Re: [PATCH] memcg: add hierarchical effective limits for v2

From: Shakeel Butt
Date: Thu Feb 06 2025 - 14:09:33 EST


On Thu, Feb 06, 2025 at 04:57:39PM +0100, Michal Koutný wrote:
> Hello Shakeel.
>
> On Wed, Feb 05, 2025 at 02:20:29PM -0800, Shakeel Butt <shakeel.butt@xxxxxxxxx> wrote:
> > Memcg-v1 exposes hierarchical_[memory|memsw]_limit counters in its
> > memory.stat file which applications can use to get their effective limit
> > which is the minimum of limits of itself and all of its ancestors.
>
> I was fan of equal idea too [1]. The referenced series also tackles
> change notifications (to make this complete for apps that really want to
> scale based on the actual limit). I ceased to like it when I realized
> there can be hierarchies when the effective value cannot be effectively
> :) determined [2].
>
> > This is pretty useful in environments where cgroup namespace is used
> > and the application does not have access to the full view of the
> > cgroup hierarchy.
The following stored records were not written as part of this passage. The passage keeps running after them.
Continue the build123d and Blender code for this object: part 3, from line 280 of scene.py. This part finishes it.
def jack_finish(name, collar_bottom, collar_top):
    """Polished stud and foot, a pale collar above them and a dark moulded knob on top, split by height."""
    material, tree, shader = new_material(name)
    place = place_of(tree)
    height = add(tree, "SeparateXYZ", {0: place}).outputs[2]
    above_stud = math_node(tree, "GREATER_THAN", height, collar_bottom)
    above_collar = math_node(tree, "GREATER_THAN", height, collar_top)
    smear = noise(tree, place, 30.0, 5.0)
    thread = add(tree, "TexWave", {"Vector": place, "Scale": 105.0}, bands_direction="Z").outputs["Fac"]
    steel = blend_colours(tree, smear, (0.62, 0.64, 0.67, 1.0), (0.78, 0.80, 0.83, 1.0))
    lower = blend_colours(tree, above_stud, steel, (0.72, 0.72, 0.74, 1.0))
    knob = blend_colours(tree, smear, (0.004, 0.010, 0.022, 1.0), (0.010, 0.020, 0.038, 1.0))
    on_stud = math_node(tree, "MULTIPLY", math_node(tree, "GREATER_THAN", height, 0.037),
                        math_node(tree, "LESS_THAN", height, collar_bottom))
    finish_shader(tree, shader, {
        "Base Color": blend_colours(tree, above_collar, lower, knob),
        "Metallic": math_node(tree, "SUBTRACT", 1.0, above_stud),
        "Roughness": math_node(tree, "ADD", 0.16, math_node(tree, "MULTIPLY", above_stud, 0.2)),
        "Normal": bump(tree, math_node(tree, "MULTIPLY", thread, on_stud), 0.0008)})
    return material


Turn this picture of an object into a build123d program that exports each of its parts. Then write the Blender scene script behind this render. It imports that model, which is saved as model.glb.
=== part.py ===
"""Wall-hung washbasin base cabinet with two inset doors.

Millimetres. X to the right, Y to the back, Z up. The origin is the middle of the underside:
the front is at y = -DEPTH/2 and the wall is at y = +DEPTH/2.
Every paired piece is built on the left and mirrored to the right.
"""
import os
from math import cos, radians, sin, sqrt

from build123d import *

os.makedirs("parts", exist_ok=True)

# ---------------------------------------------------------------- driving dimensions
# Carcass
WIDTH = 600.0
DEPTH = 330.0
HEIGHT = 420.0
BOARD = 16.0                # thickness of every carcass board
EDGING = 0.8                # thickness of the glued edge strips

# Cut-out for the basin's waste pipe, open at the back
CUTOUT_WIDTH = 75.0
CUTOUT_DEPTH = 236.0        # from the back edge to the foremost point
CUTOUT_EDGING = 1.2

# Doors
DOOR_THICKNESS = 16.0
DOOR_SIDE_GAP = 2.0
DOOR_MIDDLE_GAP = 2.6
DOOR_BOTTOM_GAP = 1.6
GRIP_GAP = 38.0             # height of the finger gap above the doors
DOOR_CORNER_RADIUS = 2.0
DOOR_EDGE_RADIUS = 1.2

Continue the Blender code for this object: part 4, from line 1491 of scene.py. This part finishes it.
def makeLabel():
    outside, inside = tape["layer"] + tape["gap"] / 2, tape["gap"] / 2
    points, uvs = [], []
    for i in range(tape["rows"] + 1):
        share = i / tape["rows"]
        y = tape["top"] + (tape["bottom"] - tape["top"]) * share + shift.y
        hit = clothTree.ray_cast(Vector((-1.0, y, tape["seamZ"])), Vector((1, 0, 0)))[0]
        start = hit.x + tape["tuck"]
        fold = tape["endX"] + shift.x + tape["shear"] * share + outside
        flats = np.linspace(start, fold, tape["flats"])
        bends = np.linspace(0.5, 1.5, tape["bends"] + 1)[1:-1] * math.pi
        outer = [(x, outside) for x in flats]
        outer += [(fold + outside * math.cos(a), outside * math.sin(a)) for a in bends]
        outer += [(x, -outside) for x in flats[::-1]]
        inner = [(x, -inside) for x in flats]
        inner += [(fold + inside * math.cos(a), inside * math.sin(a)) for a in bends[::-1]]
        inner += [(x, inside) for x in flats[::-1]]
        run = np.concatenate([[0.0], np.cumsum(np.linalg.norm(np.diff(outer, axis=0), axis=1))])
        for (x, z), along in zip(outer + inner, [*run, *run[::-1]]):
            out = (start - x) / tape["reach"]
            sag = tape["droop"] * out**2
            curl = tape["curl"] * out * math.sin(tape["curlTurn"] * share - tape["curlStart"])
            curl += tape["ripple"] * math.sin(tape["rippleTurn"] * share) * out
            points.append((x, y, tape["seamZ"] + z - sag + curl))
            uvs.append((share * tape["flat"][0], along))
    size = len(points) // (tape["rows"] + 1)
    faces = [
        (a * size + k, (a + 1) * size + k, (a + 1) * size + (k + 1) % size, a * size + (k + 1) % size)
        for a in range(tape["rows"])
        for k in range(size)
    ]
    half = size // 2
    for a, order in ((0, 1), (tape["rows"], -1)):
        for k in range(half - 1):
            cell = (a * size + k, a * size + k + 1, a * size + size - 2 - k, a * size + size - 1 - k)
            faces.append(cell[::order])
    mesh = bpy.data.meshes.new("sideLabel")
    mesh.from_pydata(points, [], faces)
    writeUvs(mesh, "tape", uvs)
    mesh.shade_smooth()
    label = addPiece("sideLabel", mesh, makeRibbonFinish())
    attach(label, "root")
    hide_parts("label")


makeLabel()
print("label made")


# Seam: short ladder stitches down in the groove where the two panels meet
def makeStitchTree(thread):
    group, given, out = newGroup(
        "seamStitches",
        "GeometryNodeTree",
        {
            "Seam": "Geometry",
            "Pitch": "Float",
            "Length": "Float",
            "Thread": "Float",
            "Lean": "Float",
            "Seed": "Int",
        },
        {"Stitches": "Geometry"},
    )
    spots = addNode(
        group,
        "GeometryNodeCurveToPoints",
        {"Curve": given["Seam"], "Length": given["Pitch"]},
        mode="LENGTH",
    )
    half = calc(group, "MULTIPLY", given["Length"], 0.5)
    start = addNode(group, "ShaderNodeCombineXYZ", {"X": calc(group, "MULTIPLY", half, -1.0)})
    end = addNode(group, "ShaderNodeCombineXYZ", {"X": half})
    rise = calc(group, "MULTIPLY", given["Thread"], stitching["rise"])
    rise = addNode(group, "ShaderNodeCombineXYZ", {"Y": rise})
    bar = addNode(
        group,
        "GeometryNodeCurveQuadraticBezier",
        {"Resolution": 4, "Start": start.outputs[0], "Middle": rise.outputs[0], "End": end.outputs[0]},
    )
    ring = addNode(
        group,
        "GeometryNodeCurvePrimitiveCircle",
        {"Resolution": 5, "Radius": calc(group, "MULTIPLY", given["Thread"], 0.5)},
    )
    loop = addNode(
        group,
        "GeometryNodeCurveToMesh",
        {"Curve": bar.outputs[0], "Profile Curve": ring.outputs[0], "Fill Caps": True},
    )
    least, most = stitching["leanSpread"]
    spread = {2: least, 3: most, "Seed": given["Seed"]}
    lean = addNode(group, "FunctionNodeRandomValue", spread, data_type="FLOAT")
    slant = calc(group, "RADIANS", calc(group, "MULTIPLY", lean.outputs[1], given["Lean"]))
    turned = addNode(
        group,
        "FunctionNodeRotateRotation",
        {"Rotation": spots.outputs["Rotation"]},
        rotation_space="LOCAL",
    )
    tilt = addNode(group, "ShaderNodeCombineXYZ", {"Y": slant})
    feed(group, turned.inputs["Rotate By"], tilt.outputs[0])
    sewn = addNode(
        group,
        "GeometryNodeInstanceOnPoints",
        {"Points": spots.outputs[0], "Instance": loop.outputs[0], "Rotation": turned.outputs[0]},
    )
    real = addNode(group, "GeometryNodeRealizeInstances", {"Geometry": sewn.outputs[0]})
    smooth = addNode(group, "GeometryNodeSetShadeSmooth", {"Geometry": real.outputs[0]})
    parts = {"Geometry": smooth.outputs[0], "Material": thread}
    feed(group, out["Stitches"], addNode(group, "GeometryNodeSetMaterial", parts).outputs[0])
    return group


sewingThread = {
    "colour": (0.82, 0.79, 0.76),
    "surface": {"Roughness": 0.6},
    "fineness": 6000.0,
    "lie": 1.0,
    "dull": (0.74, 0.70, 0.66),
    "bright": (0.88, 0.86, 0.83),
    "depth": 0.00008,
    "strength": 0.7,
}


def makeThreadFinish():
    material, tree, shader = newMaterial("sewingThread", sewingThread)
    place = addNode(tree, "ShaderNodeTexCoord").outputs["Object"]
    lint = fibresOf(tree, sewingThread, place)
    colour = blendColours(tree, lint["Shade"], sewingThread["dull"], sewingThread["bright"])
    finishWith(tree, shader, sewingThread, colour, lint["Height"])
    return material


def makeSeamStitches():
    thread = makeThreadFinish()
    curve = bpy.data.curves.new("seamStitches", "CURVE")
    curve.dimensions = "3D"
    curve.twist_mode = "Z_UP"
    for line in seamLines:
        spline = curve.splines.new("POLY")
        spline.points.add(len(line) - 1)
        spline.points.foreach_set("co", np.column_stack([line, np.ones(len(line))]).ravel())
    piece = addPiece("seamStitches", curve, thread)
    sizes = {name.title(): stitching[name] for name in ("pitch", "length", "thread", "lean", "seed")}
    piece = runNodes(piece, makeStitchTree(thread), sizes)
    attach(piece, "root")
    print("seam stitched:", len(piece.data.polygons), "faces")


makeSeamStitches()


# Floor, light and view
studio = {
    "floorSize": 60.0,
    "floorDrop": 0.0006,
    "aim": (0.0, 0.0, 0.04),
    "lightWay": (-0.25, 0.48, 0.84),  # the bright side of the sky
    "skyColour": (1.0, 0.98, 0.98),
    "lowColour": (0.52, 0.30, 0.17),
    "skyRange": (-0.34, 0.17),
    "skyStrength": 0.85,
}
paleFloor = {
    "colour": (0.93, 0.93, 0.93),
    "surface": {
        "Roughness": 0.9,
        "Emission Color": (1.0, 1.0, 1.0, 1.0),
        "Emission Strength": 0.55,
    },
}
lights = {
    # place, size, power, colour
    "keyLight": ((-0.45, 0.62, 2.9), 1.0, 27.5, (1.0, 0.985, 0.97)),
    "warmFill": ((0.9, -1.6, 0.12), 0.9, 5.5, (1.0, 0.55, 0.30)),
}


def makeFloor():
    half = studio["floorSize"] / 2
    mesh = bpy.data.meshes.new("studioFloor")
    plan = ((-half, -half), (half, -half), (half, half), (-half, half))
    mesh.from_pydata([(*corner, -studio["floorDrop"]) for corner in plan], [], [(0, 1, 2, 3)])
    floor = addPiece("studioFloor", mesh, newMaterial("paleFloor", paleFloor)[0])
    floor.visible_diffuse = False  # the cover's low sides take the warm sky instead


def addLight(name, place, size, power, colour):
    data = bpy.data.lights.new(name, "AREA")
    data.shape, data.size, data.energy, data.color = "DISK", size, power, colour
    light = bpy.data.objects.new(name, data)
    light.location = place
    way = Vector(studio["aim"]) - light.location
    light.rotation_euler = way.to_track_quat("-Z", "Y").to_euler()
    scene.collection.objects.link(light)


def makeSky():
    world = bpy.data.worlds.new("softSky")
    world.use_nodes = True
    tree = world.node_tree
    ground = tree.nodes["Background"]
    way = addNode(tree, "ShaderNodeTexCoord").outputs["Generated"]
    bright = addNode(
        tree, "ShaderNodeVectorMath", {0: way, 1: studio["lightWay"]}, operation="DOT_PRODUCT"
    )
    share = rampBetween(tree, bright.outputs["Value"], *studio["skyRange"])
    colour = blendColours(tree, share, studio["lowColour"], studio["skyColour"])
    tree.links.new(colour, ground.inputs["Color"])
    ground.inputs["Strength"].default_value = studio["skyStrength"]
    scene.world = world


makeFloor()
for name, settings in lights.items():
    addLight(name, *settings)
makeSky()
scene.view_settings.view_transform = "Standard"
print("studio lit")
Let's expose effective limits for memcg v2 as well.
>
> Also, the case for this exposition was never strongly built.
> Why isn't PSI enough in your case?
>

Hi Michal,

Oh I totally forgot about your series. In my use-case, it is not about
dynamically knowning how much they can expand and adjust themselves but
rather knowing statically upfront what resources they have been given.
More concretely, these are workloads which used to completely occupy a
single machine, though within containers but without limits. These
workloads used to look at machine level metrics at startup on how much
resources are available.

Now these workloads are being moved to multi-tenant environment but
still the machine is partitioned statically between the workloads. So,
these workloads need to know upfront how much resources are allocated to
them upfront and the way the cgroup hierarchy is setup, that information
is a bit above the tree.

I hope this clarifies the motivation behind this change i.e. the target
is not dynamic load balancing but rather upfront static knowledge.